From the start, he wanted to keep the focus on the characters and make a realistic movie. "When you are doing a character-driven movie, it's not like you have a Death Star to blow up, and the good people win and the bad guys lose. Real life is more complicated than that," Vaughn says.

"If you explore a breakup between people, a lot of funny stuff happens, and you can home in on the comedy, but there is a painful side to it," executive producer Peter Billingsley says. "And it's unfair not to show that. It's a delicate act, I think. We spent a long time writing it."

Way before 2003's "Old School" launched Vaughn on his current comedy trajectory, Jeremy Garelick and Jay Lavender wrote a script called "The Golden Tux" with Vaughn in mind. It sold to Dimension in June 2002, and the two got a meeting with their prospective leading man. At the meeting, Vaughn said he had an idea for another movie about a couple that breaks up, and he wanted the duo to write it.

That project was set up as a pitch at Revolution but then fell apart. Garelick and Lavender, with Vaughn's blessing, wrote it as a spec. The first draft took 21⁄2 months to write. After that, with New York-based Garelick living in Vaughn's home in Los Angeles and the Hollywood-based Lavender showing up every day, "(We) rewrote and rewrote and rewrote," Garelick says. "We did improv with Vince. We'd act out every character to come up with the funniest and (most) meaningful stuff. And we'd talk story ad nauseam."

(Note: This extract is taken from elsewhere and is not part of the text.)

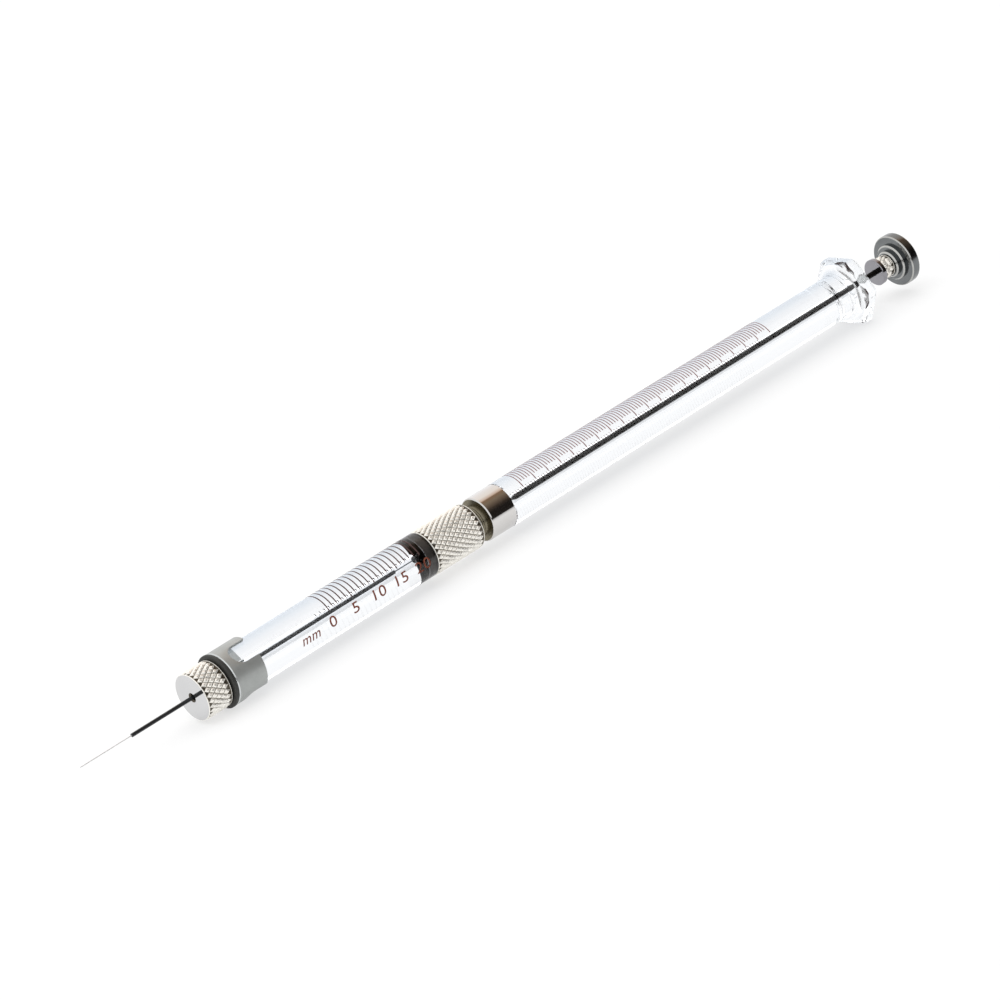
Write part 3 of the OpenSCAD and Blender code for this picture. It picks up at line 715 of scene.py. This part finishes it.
# ---------------------------------------------------------------- Thumb button
# The button is turned in one piece from stainless steel and left bright: a threaded nose, two
# steps and a broad disc with rounded edges. It screws into the clamp nut.
button_steel = metal("button_steel", (0.13, 0.137, 0.14), (0.24, 0.25, 0.255), 0.12, 0.24, pitch=0.08,
                     marks_depth=0.003)
button_x, button_nose, button_hole, button_lead = 185.65, 1.3, 0.96, 0.1
step_x, step_edge, step_len, first_step, second_step = 187.475, 0.25, 0.75, 2.45, 3.3
disc_x, disc_end, disc_r, disc_edge, face_rings = 188.975, 190.875, 4.75, 0.3, (2.0, 0.4)
button = turned(
    "thumb_button_steel",
    [(button_x, button_hole), (button_x, button_nose - button_lead), (button_x + button_lead, button_nose),
     (step_x, button_nose), (step_x, first_step - step_edge), (step_x + step_edge, first_step),
     (step_x + step_len, first_step), (step_x + step_len, second_step - step_edge),
     (step_x + step_len + step_edge, second_step), (disc_x, second_step)]
    + rounded(disc_x + disc_edge, disc_r - disc_edge, disc_edge, -90, 0, 8)
    + rounded(disc_end - disc_edge, disc_r - disc_edge, disc_edge, 0, 90, 8)
    + [(disc_end, ring) for ring in face_rings], around=160)
button.data.materials.append(button_steel)
# Painted highlight: the rounded edges and the step edges of the button take a lighter steel.
button.data.materials.append(metal("button_edge_highlight", (0.40, 0.40, 0.385), (0.62, 0.62, 0.60), 0.16, 0.3))
for face in button.data.polygons:
    if 0.15 < abs(face.normal.x) < 0.9:
        face.material_index = 1
seat(button, "plunger_body", "button_steel", "thumb_button")

# ---------------------------------------------------------------- Clamp nut
# The clamp nut is a small plated nut with a polished disc in front and a diamond knurl behind. It
# closes the chuck on the rod.
clamp_x, clamp_end, clamp_d, disc_t, clamp_size = 184.0, 187.35, 4.1, 0.9, 0.75
clamp_disc_r, clamp_edge, rod_hole, clamp_hole, into_disc = 2.45, 0.125, 0.55, 1.38, 0.05
grip_x = clamp_x + disc_t
rim_r = clamp_d / 2 - knurl_depth * clamp_size / 3
front_disc = turned("clamp_disc", [
    (clamp_x, rod_hole), (clamp_x, clamp_disc_r - clamp_edge), (clamp_x + clamp_edge, clamp_disc_r),
    (grip_x - clamp_edge, clamp_disc_r), (grip_x, clamp_disc_r - clamp_edge), (grip_x, rod_hole),
    (clamp_x, rod_hole)], around=128)
front_disc.data.materials.append(
    metal("clamp_disc_steel", (0.26, 0.255, 0.275), (0.35, 0.345, 0.365), 0.06, 0.12))
grip = knurled(
    "clamp_grip",
    [(grip_x - into_disc, clamp_hole), (grip_x - into_disc, rim_r), (grip_x, rim_r)],
    grip_x, clamp_end - rim, clamp_d,
    [(clamp_end - rim, rim_r), (clamp_end - rim / 2, rim_r), (clamp_end, rim_r - rim / 2),
     (clamp_end, clamp_hole), (grip_x - into_disc, clamp_hole)], clamp_size)
grip.data.materials.append(plating("clamp_nickel", clamp_d / 2, clamp_size))
clamp_nut = joined("clamp_nut_knurled", front_disc, grip)
seat(clamp_nut, "clamp_body", "knurled_nickel", "clamp_nut")

# ---------------------------------------------------------------- Floor
# A broad white table. The part lies on a flat of its flange and on the washer, so the table is
# tilted by the small difference between the two. To glossy rays alone the table is painted dark from
# a little way in front, as a painted dark reflection in polished metal.
rests = ((28.75, -4.75), (176.7, -6.0))
fall = (rests[1][1] - rests[0][1]) / (rests[1][0] - rests[0][0])
bpy.ops.object.select_all(action="DESELECT")
bpy.ops.mesh.primitive_plane_add(size=6)
floor = bpy.context.object
floor.name = floor.data.name = "table"
for v in floor.data.vertices:
    v.co.z = rests[0][1] * MM + (v.co.x - rests[0][0] * MM) * fall - 0.01 * MM
paper = bpy.data.materials.new("table_white")
paper.use_nodes = True
nodes, links = paper.node_tree.nodes, paper.node_tree.links
matt, glow, lit = nodes["Principled BSDF"], node(nodes, "Emission"), node(nodes, "MixShader")
matt.inputs["Base Color"].default_value = (0.90, 0.90, 0.90, 1)
matt.inputs["Roughness"].default_value = 1.0
matt.inputs["Specular IOR Level"].default_value = 0.0
seen, half = node(nodes, "LightPath"), node(nodes, "Math", operation="MULTIPLY")
shine, through = node(nodes, "Math", operation="MAXIMUM"), node(nodes, "Math", operation="MAXIMUM")
half.inputs[1].default_value = 0.65
links.new(seen.outputs["Is Camera Ray"], shine.inputs[0])
links.new(seen.outputs["Is Glossy Ray"], shine.inputs[1])
links.new(shine.outputs[0], through.inputs[0])
links.new(seen.outputs["Is Transmission Ray"], through.inputs[1])
links.new(through.outputs[0], half.inputs[0])
# Painted reflection: glossy rays see the table go near black from dark_from to dark_to along -Y.
dark_from, dark_to = -16, -34
place, apart = node(nodes, "TexCoord"), node(nodes, "SeparateXYZ")
edge = graded(nodes, dark_from * MM, dark_to * MM)
painted_dark_mask, most = node(nodes, "Math", operation="MULTIPLY"), node(nodes, "Math", operation="MAXIMUM")
dark = node(nodes, "Mix", data_type="RGBA")
dark.inputs["A"].default_value, dark.inputs["B"].default_value = (1.0, 1.0, 1.0, 1), (0.02, 0.017, 0.015, 1)
links.new(place.outputs["Object"], apart.inputs[0])
links.new(apart.outputs["Y"], edge.inputs["Value"])
links.new(edge.outputs["Result"], painted_dark_mask.inputs[0])
links.new(seen.outputs["Is Glossy Ray"], painted_dark_mask.inputs[1])
links.new(painted_dark_mask.outputs[0], most.inputs[0])
links.new(half.outputs[0], most.inputs[1])
links.new(most.outputs[0], lit.inputs["Fac"])
links.new(painted_dark_mask.outputs[0], dark.inputs["Factor"])
links.new(dark.outputs["Result"], glow.inputs["Color"])
links.new(matt.outputs["BSDF"], lit.inputs[1])
links.new(glow.outputs["Emission"], lit.inputs[2])
links.new(lit.outputs["Shader"], nodes["Material Output"].inputs["Surface"])
floor.data.materials.append(paper)

# ---------------------------------------------------------------- Light
# A very broad lamp stands high behind the part, and a white room fills the shadows. Polished metal
# sees a dark hanging on the near side, which gives the turned pieces their black band.
lamp = bpy.data.lights.new("soft_lamp", "SUN")
lamp.energy, lamp.angle = 2.3, radians(100)
lamp_stand = bpy.data.objects.new("soft_lamp", lamp)
bpy.context.collection.objects.link(lamp_stand)
lamp_stand.rotation_euler = Vector((0.0, 0.20, 0.97)).to_track_quat("Z", "Y").to_euler()
lamp_stand.visible_glossy = False

room = bpy.data.worlds.new("studio")
bpy.context.scene.world = room
room.use_nodes = True
nodes, links = room.node_tree.nodes, room.node_tree.links
sky, seen = nodes["Background"], node(nodes, "LightPath")
toward, apart = node(nodes, "TexCoord"), node(nodes, "SeparateXYZ")
flip, turn = node(nodes, "Math", operation="MULTIPLY"), node(nodes, "Math", operation="ARCTAN2")
share = node(nodes, "Math", operation="DIVIDE")
hanging, side = node(nodes, "ValToRGB"), graded(nodes, 0.0, 0.4, interpolation_type="SMOOTHSTEP")
flip.inputs[1].default_value, share.inputs[1].default_value = -1.0, pi
ramp = hanging.color_ramp
ramp.elements[0].position, ramp.elements[0].color = 0.12, (0.017, 0.014, 0.012, 1)
ramp.elements[1].position, ramp.elements[1].color = 1.0, (1.15, 1.15, 1.18, 1)
for spot, colour in (
        (0.20, (0.052, 0.038, 0.028, 1)), (0.29, (0.155, 0.112, 0.080, 1)), (0.38, (0.25, 0.19, 0.133, 1)),
        (0.48, (0.295, 0.183, 0.112, 1)), (0.52, (0.82, 0.63, 0.51, 1)), (0.62, (1.12, 1.04, 0.97, 1))):
    ramp.elements.new(spot).color = colour
after_bounce = 0.52
near, shine = node(nodes, "Mix", data_type="RGBA"), node(nodes, "Math", operation="MULTIPLY")
level = graded(nodes, 0.0, 1.0, 1.0, after_bounce)
bare = node(nodes, "Math", operation="SUBTRACT", use_clamp=True)
links.new(toward.outputs["Generated"], apart.inputs[0])
links.new(apart.outputs["Y"], flip.inputs[0])
links.new(apart.outputs["Z"], turn.inputs[0])
links.new(flip.outputs[0], turn.inputs[1])
links.new(turn.outputs[0], share.inputs[0])
links.new(share.outputs[0], hanging.inputs["Fac"])
links.new(apart.outputs["X"], side.inputs["Value"])
links.new(side.outputs["Result"], shine.inputs[0])
links.new(seen.outputs["Is Glossy Ray"], bare.inputs[0])
links.new(seen.outputs["Transmission Depth"], bare.inputs[1])
links.new(bare.outputs[0], shine.inputs[1])
links.new(shine.outputs[0], near.inputs["Factor"])
near.inputs["A"].default_value = (1.0, 1.0, 1.0, 1)
links.new(hanging.outputs["Color"], near.inputs["B"])
links.new(near.outputs["Result"], sky.inputs["Color"])
links.new(seen.outputs["Diffuse Depth"], level.inputs["Value"])
links.new(level.outputs["Result"], sky.inputs["Strength"])

# ---------------------------------------------------------------- Camera
# A long lens looks down the part from its needle end. The camera is turned a little about its own
# axis, so that the part lies on a flat of its flange.
view = bpy.data.cameras.new("camera")
view.lens, view.sensor_width, view.clip_start, view.clip_end = 171.04, 36.0, 0.01, 20.0
camera = bpy.data.objects.new("camera", view)
bpy.context.collection.objects.link(camera)
look, up = Vector((0.5419, 0.7682, -0.3409)).normalized(), Vector((0.4438, 0.0829, 0.8923))
right = look.cross(up).normalized()
up = right.cross(look)
stand = Matrix.Translation(Vector((-335.5, -605.76, 269.76)) * MM)
camera.matrix_world = stand @ Matrix((right, up, -look)).transposed().to_4x4()
bpy.context.scene.camera = camera
bpy.context.scene.view_settings.view_transform = "Standard"
bpy.context.scene.cycles.max_bounces = 24
bpy.context.scene.cycles.transmission_bounces = 24
bpy.context.scene.cycles.glossy_bounces = 16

Studio execs liked the results: The script sold in a bidding war to Universal, netting the writers more than $2 million and a $10 million payday for Vaughn.

The result is a relationship dramedy that has more in common with such movies as "Annie Hall," "Paper Moon" or "Big Night," which the writers cite as their primary influences. Scenes turn from funny to serious, from dire to hilarious, striking every emotional note in between.

"You have to very carefully work out those beats," Billingsley says. "There are even dramatic scenes where you have jokes in the middle of them. And so you're walking a very difficult tonal line."

Comedy was taken out of the second half of the script, and the ending was redone and redone again -- a traditional Hollywood ending was created, then scrapped -- all with the goal of keeping it real.

"It was never intended to be a romantic comedy but rather something that captures the duality of life," Lavender says. "Sometimes the hard times are funny, sometimes they are painful. Vince said to us, 'Sadly, the person you learn the most from isn't always the one you get to end up with.' And I think we've all got those relationships."